С тех пор консервативная партия в Великобритании все активнее движется навстречу ультраправым как в политике, так и в риторике, перенимая у них теории заговора и язык, в том числе рассказы про угрозу «культурного марксизма», обвинения миграционных юристов в «левачестве» и так далее. За последние годы консерваторы растеряли почти половину своих сторонников, в то время как рейтинг Reform UK сравнялся с лейбористами и достигает 25%. В январе они впервые опередили тори, проигравших парламентские выборы.

В Германии лозунги пришедшей на последних выборах к власти ХДС тоже стабильно сдвигались вправо.
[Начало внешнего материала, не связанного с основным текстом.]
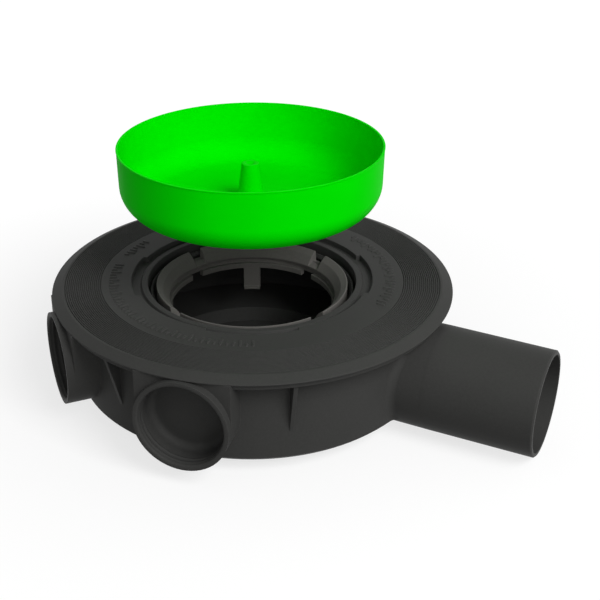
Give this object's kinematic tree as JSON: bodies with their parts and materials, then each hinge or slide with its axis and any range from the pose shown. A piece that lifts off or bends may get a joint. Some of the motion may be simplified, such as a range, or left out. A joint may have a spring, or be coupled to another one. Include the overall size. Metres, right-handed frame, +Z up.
{
  "type": "floor drain",
  "caption": "Low shower floor drain: flat drum, wide grooved flange, side outlet spigot, closed side inlets and a lifted protection cup.",
  "frame": {"origin": "on the drum's vertical axis, in the plane of the flange's top face", "axes": "+Z up out of the drain, +X along the outlet spigot, away from the drum"},
  "size_m": [0.2515, 0.204, 0.1277],
  "materials": {
    "body_plastic": "satin black, moulded",
    "ring_plastic": "satin dark grey, moulded",
    "seal_rubber": "matt",
    "cup_plastic": "smooth bright green, moulded"
  },
  "bodies": {
    "root": {"drain_drum": "body_plastic", "flange_plate": "body_plastic", "funnel_ring": "ring_plastic", "seal_ring": "seal_rubber", "protection_cup": "cup_plastic"}
  },
  "joints": []
}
Даже местные социал-демократы (младшие партнеры правоцентристов в формируемой правительственной коалиции) в последние годы начали уходить от своей традиционно промигрантской риторики — они, безусловно, не ударились в ультраправый этнонационалистический дискурс, но все же значительно сбавили уровень поддержки иммиграции.
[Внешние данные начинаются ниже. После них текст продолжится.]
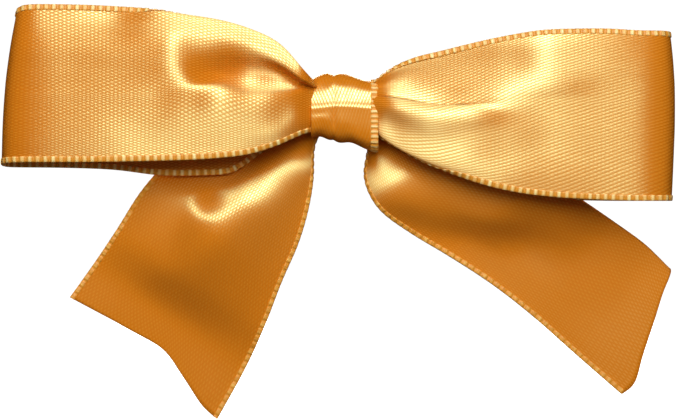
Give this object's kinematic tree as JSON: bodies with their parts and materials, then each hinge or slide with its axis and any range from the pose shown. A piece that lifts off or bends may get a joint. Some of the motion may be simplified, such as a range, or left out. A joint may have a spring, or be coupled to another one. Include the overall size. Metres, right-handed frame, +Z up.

ХДС/ХСС и социал-демократы не готовы вести коалиционные переговоры с «зелеными» — как и (пока) с ультраправыми политиками АдГ. Но эксперты заранее встревожены результатами будущих выборов и судьбой следующей коалиции, учитывая стремительный рост крайне правых.

Есть ли рецепт против правопопулизма?

Стратегия ухода вправо, которой придерживаются современные традиционные европейские партии, очевидно, не работает. Что может быть альтернативой?

Основатель шведского продемократического исследовательского DSF Даниэл Сакс утверждает, что вместо стратегии «ультраправой мимикрии» европейским центристским политикам нужен «радикальный центризм». Пока устоявшиеся политические партии в Европе в ответ на всплеск крайне правого экстремизма принимают гибридные идеологии, подражая популистской риторике, они лишь рискуют размыть свой традиционный электорат. В реальности, по его мнению, им следует возвращаться к корням, поддерживая строгие границы между мейнстримом и экстремизмом.

Исследователи предлагают центристам «радикальный центризм» вместо «ультраправой мимикрии»

При этом проблема не только в партийной политике. Не меньшую роль в мейнстриминге играет публичный дискурс, в том числе традиционные СМИ. Хотя сами ультраправые движения часто обвиняют медиа в предвзятости и коррумпированности, на деле они играют не последнюю роль в улучшении имиджа радикалов.

В статье «Популизм, СМИ и распространение ультраправых идей» политологи анализируют материалы условно левоцентристской газеты The Guardian и приходят к выводу, что постоянное использование слова «популизм» действует как обоюдоострый меч.

С одной стороны, этот термин ослабляет более жесткие «расизм» и «экстремизм», а с другой — нормализует и усиливает ультраправые нарративы, ставя их в центр политического дискурса. Этот сторонний ребрендинг крайне правых партий как просто популистских преуменьшает потенциальную опасность ультраправых идеологий, представляя их менее угрожающими и более приемлемыми для широкой публики. По сути, такие медиапрактики, хотя и могут показаться критичными к ультраправым, способствуют медленной, но неуклонной нормализации радикальных идей.

Называя партии популистскими, СМИ преуменьшают потенциальную опасность ультраправых идеологий

Ни крупные центристские партии в Европе, ни СМИ, судя по оценкам экспертов, не планируют менять стратегию. Ускорение, которое они набрали в своем движении направо, слишком велико, и возвращение к умеренной центристской или даже консервативной политике может казаться им чрезмерно рискованным. Даже с учетом того, что анализ может свидетельствовать об обратном.